● PROBLEM REQUIREMENTS
Each entry must be reproduced precisely as it stands.

(Excerpt from a dataset)
## begin

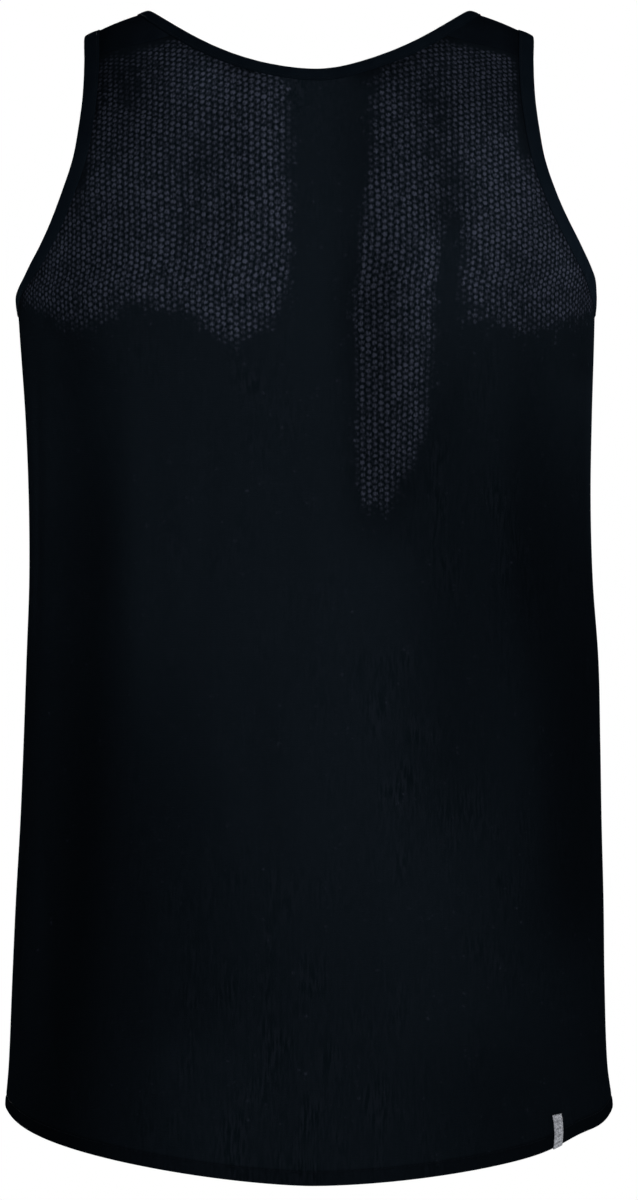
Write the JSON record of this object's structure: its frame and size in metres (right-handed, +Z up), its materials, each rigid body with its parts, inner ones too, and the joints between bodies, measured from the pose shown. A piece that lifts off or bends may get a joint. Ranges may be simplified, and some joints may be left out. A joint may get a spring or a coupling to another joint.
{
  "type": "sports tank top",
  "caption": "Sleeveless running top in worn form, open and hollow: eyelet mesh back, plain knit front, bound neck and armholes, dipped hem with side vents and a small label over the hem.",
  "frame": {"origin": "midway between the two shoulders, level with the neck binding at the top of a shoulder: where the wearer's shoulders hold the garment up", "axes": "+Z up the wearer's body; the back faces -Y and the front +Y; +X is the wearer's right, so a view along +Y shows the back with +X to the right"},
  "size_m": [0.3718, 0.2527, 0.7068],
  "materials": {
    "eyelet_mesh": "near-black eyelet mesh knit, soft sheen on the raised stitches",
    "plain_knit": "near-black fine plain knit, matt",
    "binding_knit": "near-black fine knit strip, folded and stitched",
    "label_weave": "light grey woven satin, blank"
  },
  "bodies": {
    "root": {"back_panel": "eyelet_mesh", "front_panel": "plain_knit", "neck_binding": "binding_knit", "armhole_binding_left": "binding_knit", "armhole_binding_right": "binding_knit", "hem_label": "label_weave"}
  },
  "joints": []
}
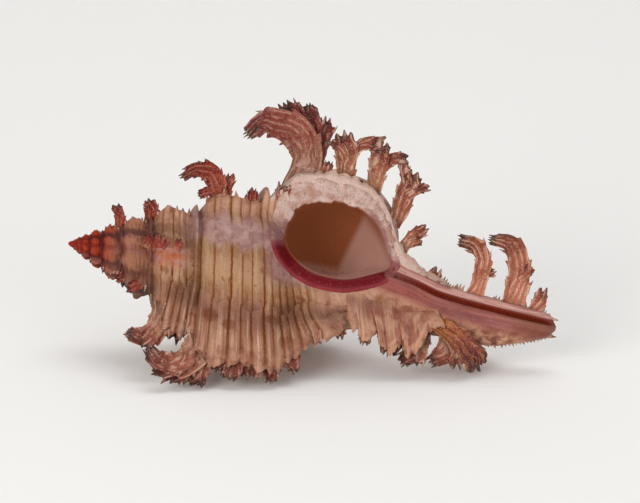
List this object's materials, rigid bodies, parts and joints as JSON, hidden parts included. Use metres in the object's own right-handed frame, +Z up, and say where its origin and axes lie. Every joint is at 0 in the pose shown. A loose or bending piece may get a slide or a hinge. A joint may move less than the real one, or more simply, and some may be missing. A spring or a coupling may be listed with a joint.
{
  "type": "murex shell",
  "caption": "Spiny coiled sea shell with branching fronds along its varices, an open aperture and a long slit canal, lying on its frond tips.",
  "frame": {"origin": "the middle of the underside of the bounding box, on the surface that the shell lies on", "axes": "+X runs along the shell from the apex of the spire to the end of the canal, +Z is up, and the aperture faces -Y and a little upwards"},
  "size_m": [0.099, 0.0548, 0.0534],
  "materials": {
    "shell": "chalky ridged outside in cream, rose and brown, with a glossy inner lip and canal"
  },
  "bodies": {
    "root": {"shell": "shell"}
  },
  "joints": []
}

## end

● REPLY TO THE TASK
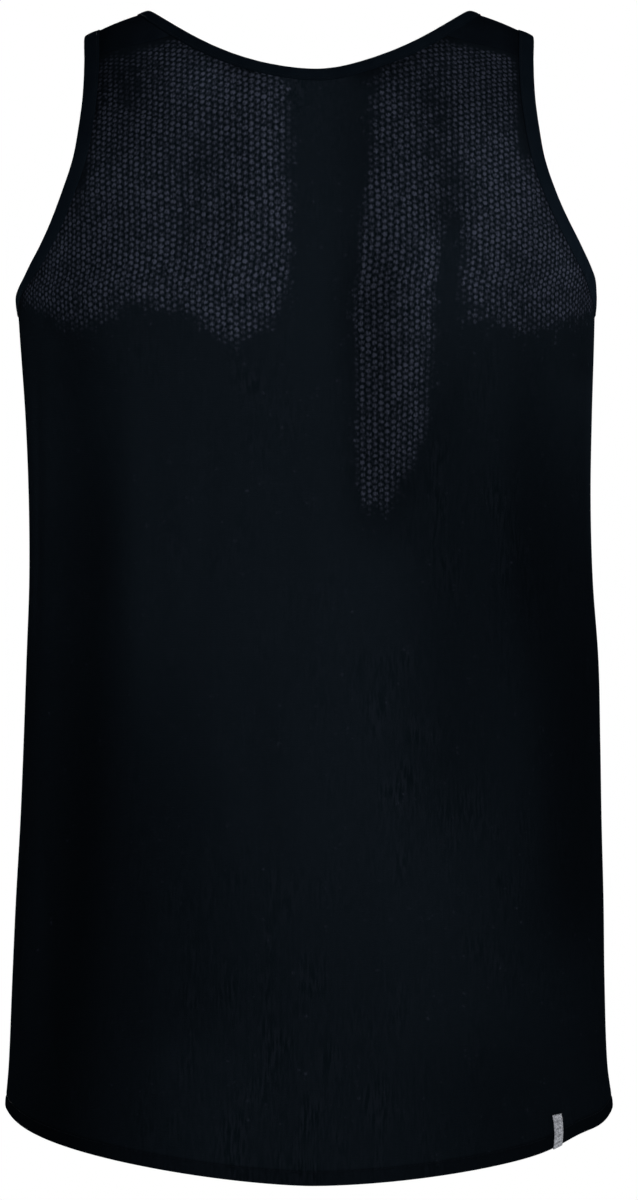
Write the JSON record of this object's structure: its frame and size in metres (right-handed, +Z up), its materials, each rigid body with its parts, inner ones too, and the joints between bodies, measured from the pose shown. A piece that lifts off or bends may get a joint. Ranges may be simplified, and some joints may be left out. A joint may get a spring or a coupling to another joint.
{
  "type": "sports tank top",
  "caption": "Sleeveless running top in worn form, open and hollow: eyelet mesh back, plain knit front, bound neck and armholes, dipped hem with side vents and a small label over the hem.",
  "frame": {"origin": "midway between the two shoulders, level with the neck binding at the top of a shoulder: where the wearer's shoulders hold the garment up", "axes": "+Z up the wearer's body; the back faces -Y and the front +Y; +X is the wearer's right, so a view along +Y shows the back with +X to the right"},
  "size_m": [0.3718, 0.2527, 0.7068],
  "materials": {
    "eyelet_mesh": "near-black eyelet mesh knit, soft sheen on the raised stitches",
    "plain_knit": "near-black fine plain knit, matt",
    "binding_knit": "near-black fine knit strip, folded and stitched",
    "label_weave": "light grey woven satin, blank"
  },
  "bodies": {
    "root": {"back_panel": "eyelet_mesh", "front_panel": "plain_knit", "neck_binding": "binding_knit", "armhole_binding_left": "binding_knit", "armhole_binding_right": "binding_knit", "hem_label": "label_weave"}
  },
  "joints": []
}
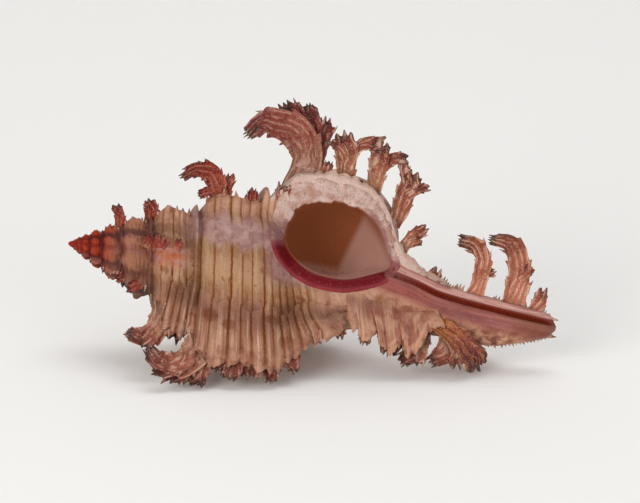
List this object's materials, rigid bodies, parts and joints as JSON, hidden parts included. Use metres in the object's own right-handed frame, +Z up, and say where its origin and axes lie. Every joint is at 0 in the pose shown. A loose or bending piece may get a slide or a hinge. A joint may move less than the real one, or more simply, and some may be missing. A spring or a coupling may be listed with a joint.
{
  "type": "murex shell",
  "caption": "Spiny coiled sea shell with branching fronds along its varices, an open aperture and a long slit canal, lying on its frond tips.",
  "frame": {"origin": "the middle of the underside of the bounding box, on the surface that the shell lies on", "axes": "+X runs along the shell from the apex of the spire to the end of the canal, +Z is up, and the aperture faces -Y and a little upwards"},
  "size_m": [0.099, 0.0548, 0.0534],
  "materials": {
    "shell": "chalky ridged outside in cream, rose and brown, with a glossy inner lip and canal"
  },
  "bodies": {
    "root": {"shell": "shell"}
  },
  "joints": []
}